**Material for this exercise:**
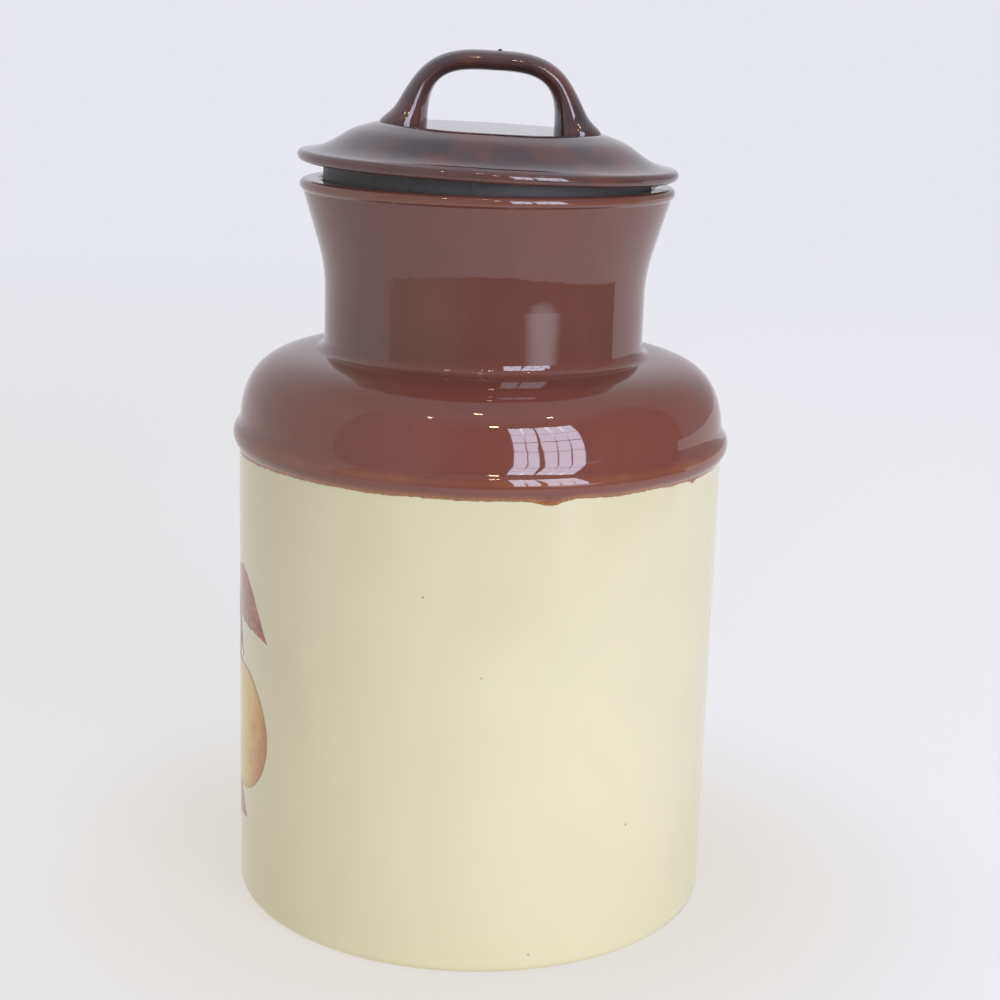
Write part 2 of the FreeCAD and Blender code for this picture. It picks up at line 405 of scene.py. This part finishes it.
class CanisterStage(bpy.types.PropertyGroup):
    distance: bpy.props.FloatProperty(
        name="Camera distance", description="Distance in front of the jar's axis",
        default=0.5849, unit="LENGTH")
    height: bpy.props.FloatProperty(
        name="Camera height", description="Height above the floor",
        default=0.2697, unit="LENGTH")
    pitch: bpy.props.FloatProperty(
        name="Pitch", description="How far the camera looks down",
        default=math.radians(13.84), subtype="ANGLE", unit="ROTATION")
    yaw: bpy.props.FloatProperty(
        name="Yaw", description="How far the camera looks to the right",
        default=math.radians(0.65), subtype="ANGLE", unit="ROTATION")
    roll: bpy.props.FloatProperty(
        name="Roll", description="How far the camera is tipped anticlockwise",
        default=math.radians(1.72), subtype="ANGLE", unit="ROTATION")
    lens: bpy.props.FloatProperty(
        name="Lens", description="Focal length for a 36 mm wide sensor",
        default=68.56, unit="CAMERA")
    # Painted warm shade close around the jar's foot, in place of light bounced off the cream body.
    painted_bounce_floor: bpy.props.FloatVectorProperty(
        name="Near floor", description="Warm tint of the floor close around the jar",
        subtype="COLOR", size=3, default=(0.81, 0.775, 0.715), min=0.0, max=1.0)
    left_floor: bpy.props.FloatVectorProperty(
        name="Left floor", description="Colour of the floor to the left",
        subtype="COLOR", size=3, default=(0.86, 0.86, 0.86), min=0.0, max=1.0)
    right_floor: bpy.props.FloatVectorProperty(
        name="Right floor", description="Colour of the floor to the right",
        subtype="COLOR", size=3, default=(0.935, 0.925, 0.97), min=0.0, max=1.0)
    far_floor: bpy.props.FloatVectorProperty(
        name="Far floor", description="Colour of the far floor and the air behind",
        subtype="COLOR", size=3, default=(0.80, 0.80, 0.87), min=0.0, max=1.0)
    window: bpy.props.FloatProperty(
        name="Window", description="Brightness of the window panes",
        default=8.0, min=0.0)
    room: bpy.props.FloatProperty(
        name="Room", description="Brightness of the pale air around the object",
        default=0.75, min=0.0)


# ---------------------------------------------------------------- glazes and rubber

def cloudy(paint, point, brown):
    """Brown glaze: softly clouded, faintly streaked where it ran down, with a few dark pores."""
    clouds = paint.grain(point, 26.0, 2.0)
    streaks = paint.grain(point, 3.0, 3.0, (1.0, 1.0, 9.0))
    pores = paint.grain(point, 0.9, 1.0).ramp(0.70, 0.80)
    return paint.shade(brown, 0.80 + clouds * 0.26 + streaks * 0.16 - pores * 0.25)


def glaze_edge(paint, glaze, point, angle, z):
    """Millimetres above the ragged line where the brown glaze ends, with its drips."""
    waver = (paint.grain(point, 16.0, 1.0) - 0.5) * 1.3
    ragged = (paint.grain(point, 1.2, 3.0) - 0.5) * 0.8
    line = glaze.line_z / MM + waver + ragged
    for middle, width, share in DRIPS:
        drip = share * glaze.drip_depth / MM
        line = line - angle.hump(math.radians(middle), math.radians(width)) * drip
    line = line - angle.hump(math.radians(LEFT_DIP), math.radians(LEFT_DIP_WIDTH))
    return z - line


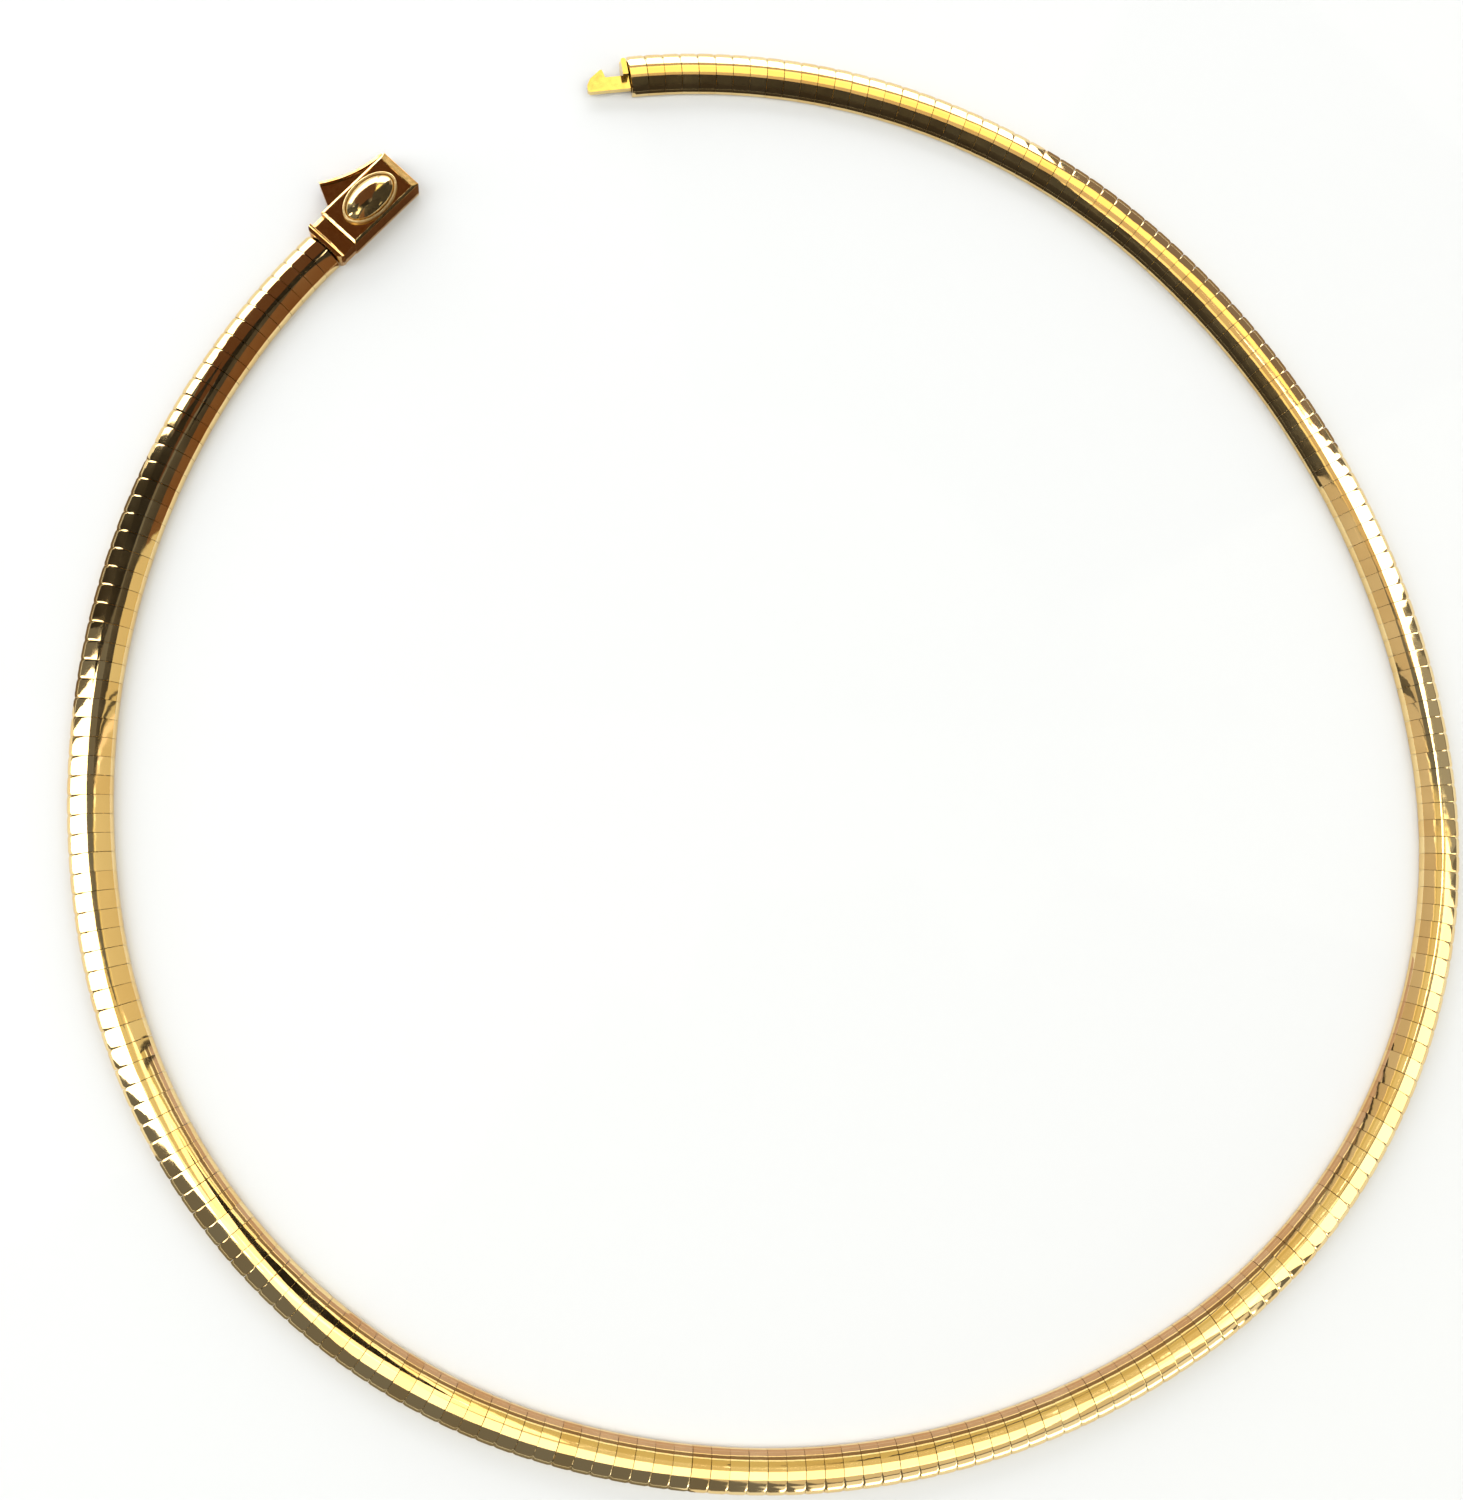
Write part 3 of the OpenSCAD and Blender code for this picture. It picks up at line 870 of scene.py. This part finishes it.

**Exercise goal:**
Every record shown above must be echoed exactly.

**Answer to this exercise:**
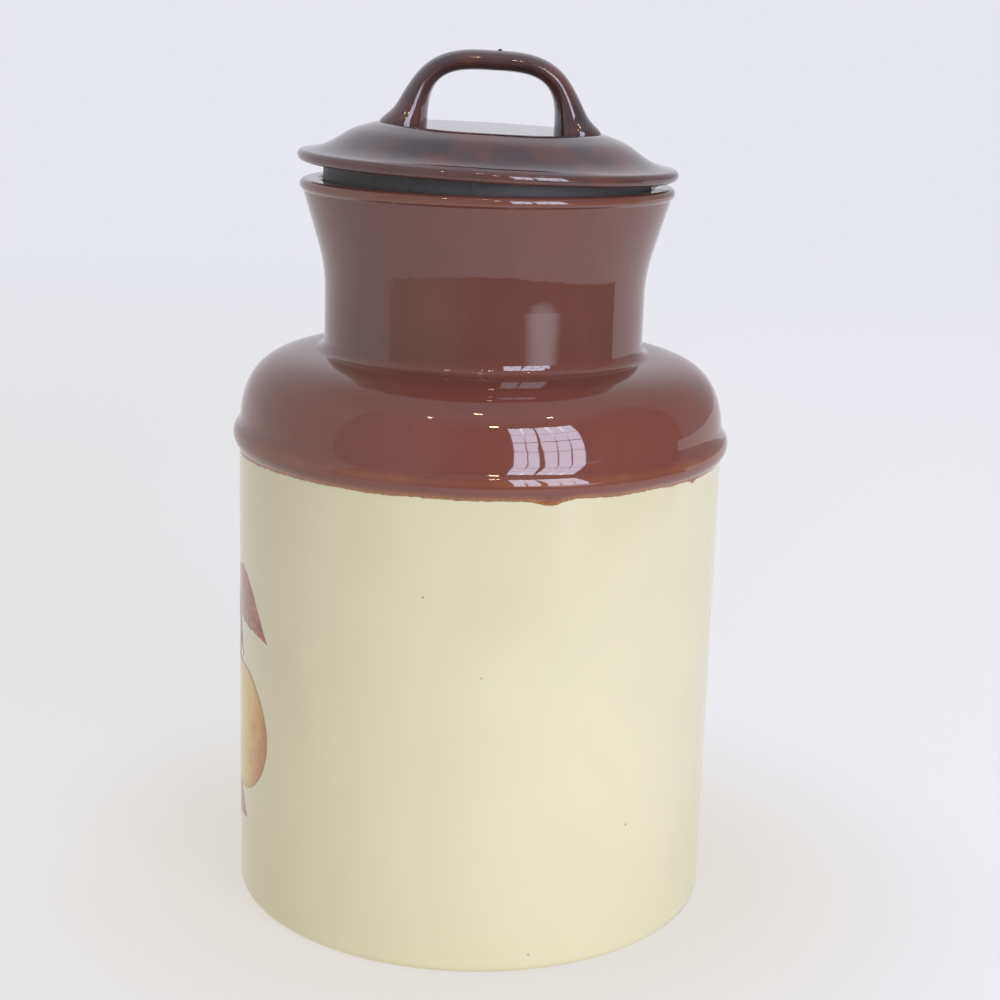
Write part 2 of the FreeCAD and Blender code for this picture. It picks up at line 405 of scene.py. This part finishes it.
class CanisterStage(bpy.types.PropertyGroup):
    distance: bpy.props.FloatProperty(
        name="Camera distance", description="Distance in front of the jar's axis",
        default=0.5849, unit="LENGTH")
    height: bpy.props.FloatProperty(
        name="Camera height", description="Height above the floor",
        default=0.2697, unit="LENGTH")
    pitch: bpy.props.FloatProperty(
        name="Pitch", description="How far the camera looks down",
        default=math.radians(13.84), subtype="ANGLE", unit="ROTATION")
    yaw: bpy.props.FloatProperty(
        name="Yaw", description="How far the camera looks to the right",
        default=math.radians(0.65), subtype="ANGLE", unit="ROTATION")
    roll: bpy.props.FloatProperty(
        name="Roll", description="How far the camera is tipped anticlockwise",
        default=math.radians(1.72), subtype="ANGLE", unit="ROTATION")
    lens: bpy.props.FloatProperty(
        name="Lens", description="Focal length for a 36 mm wide sensor",
        default=68.56, unit="CAMERA")
    # Painted warm shade close around the jar's foot, in place of light bounced off the cream body.
    painted_bounce_floor: bpy.props.FloatVectorProperty(
        name="Near floor", description="Warm tint of the floor close around the jar",
        subtype="COLOR", size=3, default=(0.81, 0.775, 0.715), min=0.0, max=1.0)
    left_floor: bpy.props.FloatVectorProperty(
        name="Left floor", description="Colour of the floor to the left",
        subtype="COLOR", size=3, default=(0.86, 0.86, 0.86), min=0.0, max=1.0)
    right_floor: bpy.props.FloatVectorProperty(
        name="Right floor", description="Colour of the floor to the right",
        subtype="COLOR", size=3, default=(0.935, 0.925, 0.97), min=0.0, max=1.0)
    far_floor: bpy.props.FloatVectorProperty(
        name="Far floor", description="Colour of the far floor and the air behind",
        subtype="COLOR", size=3, default=(0.80, 0.80, 0.87), min=0.0, max=1.0)
    window: bpy.props.FloatProperty(
        name="Window", description="Brightness of the window panes",
        default=8.0, min=0.0)
    room: bpy.props.FloatProperty(
        name="Room", description="Brightness of the pale air around the object",
        default=0.75, min=0.0)


# ---------------------------------------------------------------- glazes and rubber

def cloudy(paint, point, brown):
    """Brown glaze: softly clouded, faintly streaked where it ran down, with a few dark pores."""
    clouds = paint.grain(point, 26.0, 2.0)
    streaks = paint.grain(point, 3.0, 3.0, (1.0, 1.0, 9.0))
    pores = paint.grain(point, 0.9, 1.0).ramp(0.70, 0.80)
    return paint.shade(brown, 0.80 + clouds * 0.26 + streaks * 0.16 - pores * 0.25)


def glaze_edge(paint, glaze, point, angle, z):
    """Millimetres above the ragged line where the brown glaze ends, with its drips."""
    waver = (paint.grain(point, 16.0, 1.0) - 0.5) * 1.3
    ragged = (paint.grain(point, 1.2, 3.0) - 0.5) * 0.8
    line = glaze.line_z / MM + waver + ragged
    for middle, width, share in DRIPS:
        drip = share * glaze.drip_depth / MM
        line = line - angle.hump(math.radians(middle), math.radians(width)) * drip
    line = line - angle.hump(math.radians(LEFT_DIP), math.radians(LEFT_DIP_WIDTH))
    return z - line


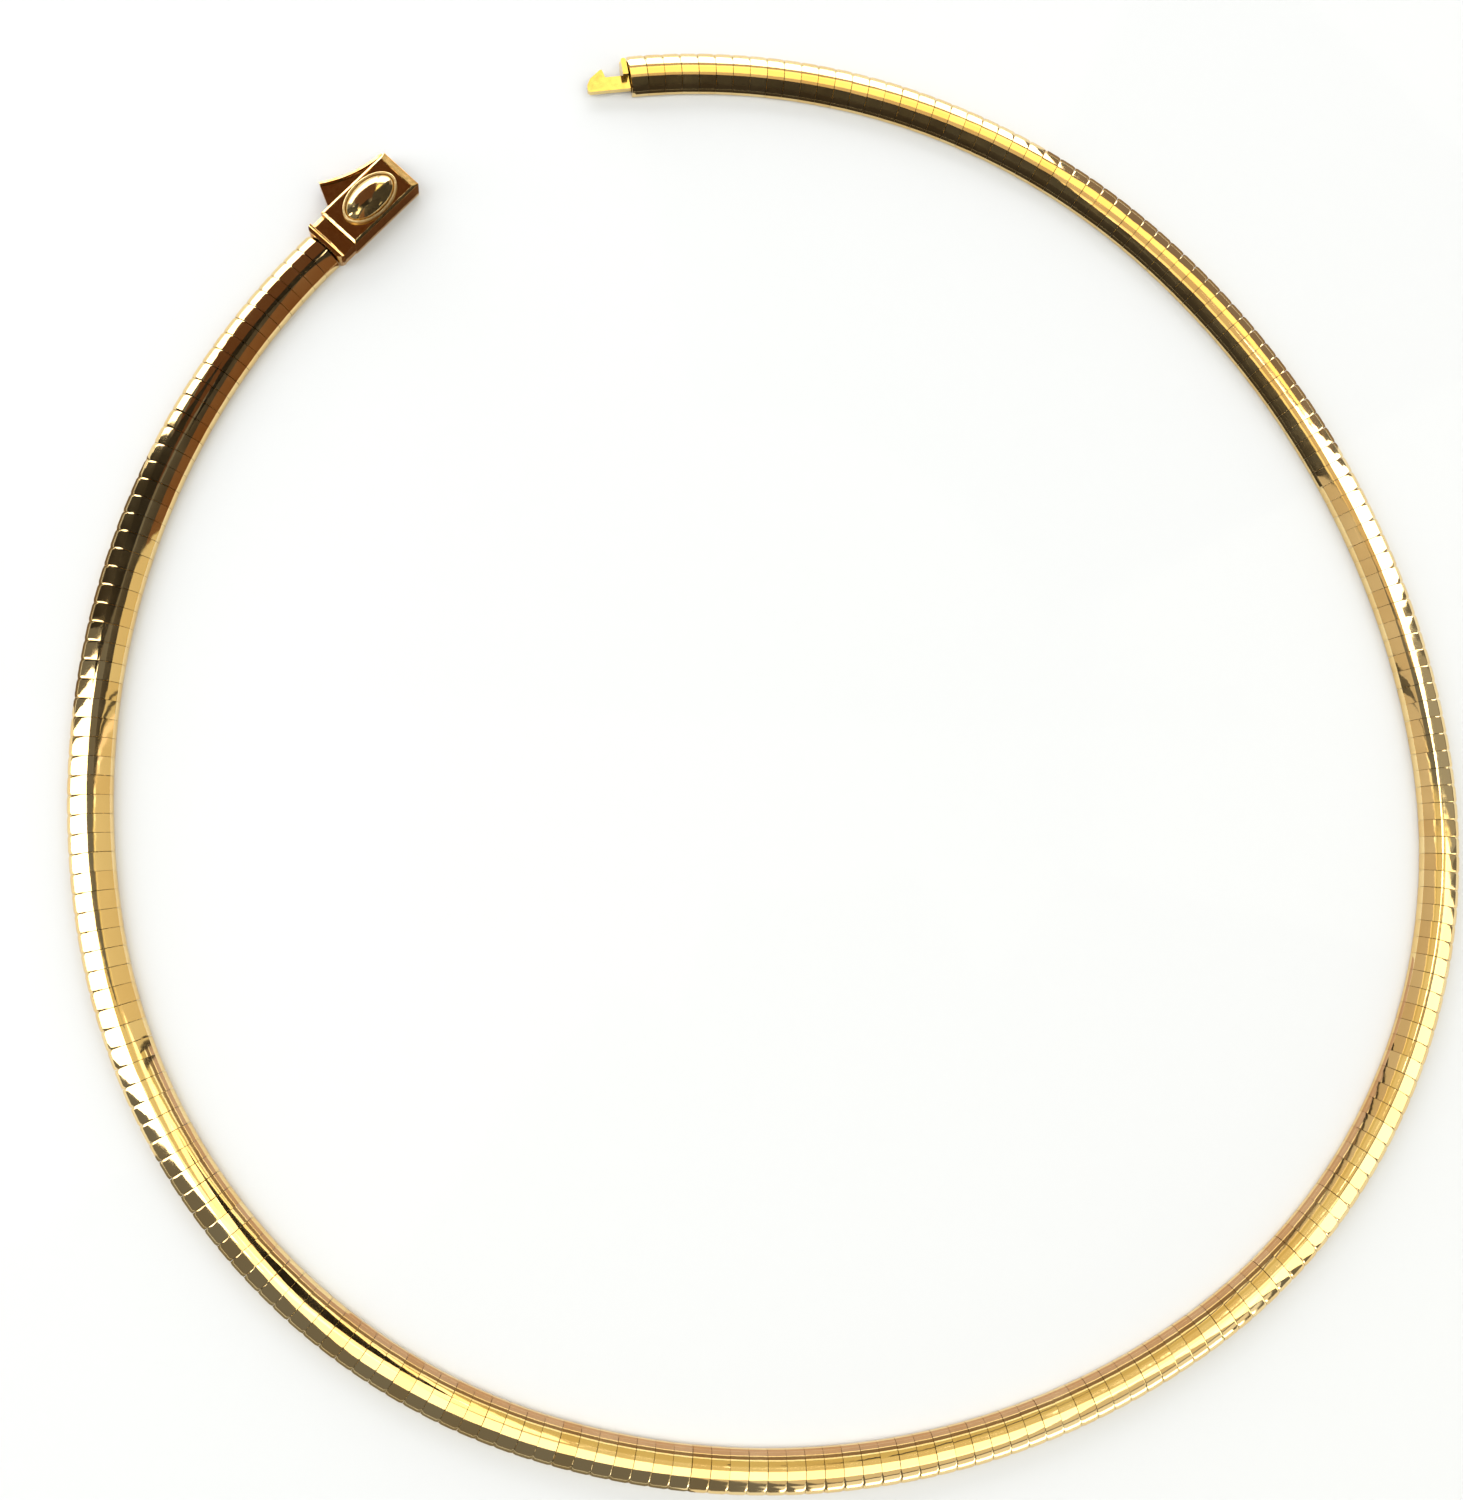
Write part 3 of the OpenSCAD and Blender code for this picture. It picks up at line 870 of scene.py. This part finishes it.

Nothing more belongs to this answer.